The next year, Mother made an impulse purchase of her own. I came home one spring evening and found a partially assembled satellite dish next to Ready Teddy’s grave. Mother stood beside it, gazing into the parabolic shell. I was not happy.

“I used my own savings account and cashed in some bonds,” Mother said. “You’ll still have money for new shingles.”

“That isn’t the point,” I told her. “If you absolutely had to have one, I could’ve ordered a better brand through work, and we’d’ve gotten it at a discount.”

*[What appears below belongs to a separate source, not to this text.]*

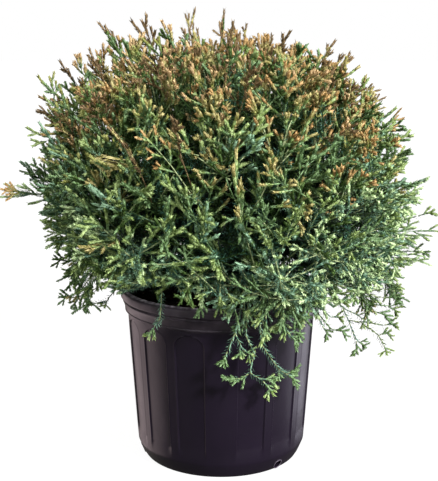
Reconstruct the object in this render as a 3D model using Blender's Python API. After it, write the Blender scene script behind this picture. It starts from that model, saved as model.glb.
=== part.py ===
"""A potted giant arborvitae: a dwarf, globe-shaped shrub in a black nursery pot.

Metres, +Z up. The origin is at the centre of the pot's flat underside.
The crown is a rounded dome about a point called its heart. Directions from the heart share it out
into cells, one for each mass of foliage, so every mass keeps to its own space.
"""

import math
import random

import bmesh
import bpy
from mathutils import Matrix, Vector

# Gap left between pieces that touch on the real plant
CLEAR = 0.0003

# Pot
POT_HEIGHT = 0.240
RIM_RADIUS = 0.1397
BODY_TOP_RADIUS = 0.1300
BODY_FOOT_RADIUS = 0.1180
FOOT_RADIUS = 0.1096
FOOT_BEVEL_HEIGHT = 0.020
RIM_BAND_HEIGHT = 0.033
WALL = 0.0030
FLOOR = 0.0035
PANELS_A_SIDE = 7
FIRST_PANEL_DEG = 19.0
PANEL_PITCH_DEG = 24.5
PANEL_HALF_DEG = 8.6
PANEL_EDGE_DEG = 1.0
PANEL_DEPTH = 0.0014
PANEL_LOW = 0.026
PANEL_HIGH = 0.200
PANEL_FOOT_SLOPE = 0.004
ARCH_RISE = 0.016
ARCH_STEPS_DEG = (0.0, 38.0, 66.0)
# Rim from the band up, over the lip and down inside: inset from the widest radius, depth below the top
RIM_PROFILE = (
    (0.0066, 0.0315),
    (0.0036, 0.0175),
    (0.0010, 0.0135),
    (0.0000, 0.0070),
    (0.0036, 0.0000),
    (0.0068, 0.0000),
)
INNER_LEDGE_DEPTH = 0.019
INNER_KNEE_HEIGHT = 0.022
DRAIN_RADIUS = 0.0068
DRAIN_HEIGHT = 0.009
DRAIN_TILT_DEG = -28.0
DRAIN_SIDES = 14
DRAIN_CUT = 0.030
DRAIN_BEARINGS_DEG = (-47.0, 73.0, 193.0)

# Potting mix
MIX_BELOW_RIM = 0.024
MIX_SIDES = 28
MIX_SIDE_GAP = 0.0022
MIX_LUMP = 0.0022
# Rings of its surface from the wall in: radius, height over the edge, share of the unevenness
MIX_SURFACE = ((0.090, 0.003, 1.0), (0.055, 0.003, 1.0), (0.028, 0.0, 0.0))

# Trunk and boughs
TRUNK_RADIUS = 0.0125
TRUNK_TIP_RADIUS = 0.0050
TRUNK_SIDES = 10
TRUNK_RINGS = 7
FLARE_RADIUS = 0.0095
FLARE_HEIGHT = 0.016
FLARE_LOBES = 5
FLARE_LOBE_DEPTH = 0.45
FLARE_SHARES = (0.0, 0.02, 0.05, 0.10)
TRUNK_START_SHARE = 0.16
TRUNK_SWAY = 0.006
BOUGH_SIDES = 6
BOUGH_RINGS = 4
BOUGH_ROOT_RADIUS = 0.0046
BOUGH_TIP_RADIUS = 0.0026
BOUGH_TURN = 0.55
BOUGH_SHARES = (0.08, 0.80)

# Crown
HEART_HEIGHT = 0.350
CROWN_RADIUS = 0.270
CROWN_RISE = 0.240
CROWN_DROP = 0.160
SQUARENESS = 2.5
LUMPINESS = 0.035
# Waves in the outline: strength, count round the dome, phase, change of phase with height
LUMP_WAVES = ((1.0, 3.0, 0.6, -1.6), (0.6, 5.0, 0.0, -1.0))
RIGHT_BIAS = 0.035
LOW_SINE = 0.6
MASS_COUNT = 24
LOWEST_MASS_SINE = -0.50
STEM_SHARE = 0.42
CORE_INNER_SHARE = 0.52
CORE_OUTER_SHARE = 0.78
CORE_SIDES = 9
CORE_TURN = 0.31
CORE_MARGIN_DEG = 1.2
CORE_WIDEST_DEG = 27.0
CORE_STEP_DEG = 0.5
CORE_EDGE_DROP = 0.05
CORE_SHOULDER = 0.55
STEM_SINK = 0.012
CORE_FLOOR = POT_HEIGHT + 0.022

# Leading shoots, each standing for a spray of needles
SHOOT_COUNT = 214
LOWEST_SHOOT_SINE = -0.60
SHOOT_SCATTER = 0.045
SHOOT_ROOT_SHARE = 0.68
SHOOT_TIP_SHARES = (0.91, 1.01)
ROOT_GATHER = 0.30
FORK_BACK = 0.054
FORK_STAGGER = 0.006
PRONG_LENGTH = 0.047
PRONG_WIDTH = 0.017
PRONG_SPREAD_DEG = 36.0
PRONG_LIFT = 0.010
BLADE_RADIUS = 0.0042
BLADE_THICKNESS = 0.0075
CELL_MARGIN = 0.0006
TIP_MARGIN = 0.006
TIP_SWING = 0.08
POT_MARGIN = 0.005
POT_TESTS = 8
ROLL_TRIES = 7
SEED = 41

# The sprigs that stand furthest out of the dome: bearing, elevation, distance from the heart
FAR_SPRIGS = (
    (180.0, 6.0, 0.298),
    (169.0, 34.0, 0.286),
    (176.0, 50.0, 0.286),
    (212.0, 56.0, 0.278),
    (150.0, 79.0, 0.274),
    (60.0, 66.0, 0.262),
    (8.0, 49.0, 0.276),
    (24.0, 28.0, 0.286),
    (2.0, 1.0, 0.292),
    (-8.0, -14.0, 0.288),
    (-100.0, 52.0, 0.268),
    (95.0, 20.0, 0.284),
)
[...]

She patted my shoulder. “This is the one I want, Oliver. It will provide a direct link to the other world, and we’ll get free HBO to boot.” She produced a shiny new ten-inch crescent wrench. “Here, this came with it. Be a dear and put it all together, will you?”

But the SkyVue malfunctioned from the beginning. I connected everything properly (by now I was Topeka’s fastest and greatest expert on video hookups), but at random intervals, whatever channel we were watching would dissolve into snow. Adjustments made according to the manual and according to my experience were never effective for long, and my calls to the El Dorado factory were never answered. Finally, I ran out to the dish and whanged the block converter with the crescent wrench.

“That’s it!” Mother cried from inside the house.

From that day on, whenever our picture went screwy, I would go out and whang the SkyVue until Mother shouted that the reception was fine again. What I didn’t know until after her death was that she believed my violence against the converter put her in touch with “other world” beings.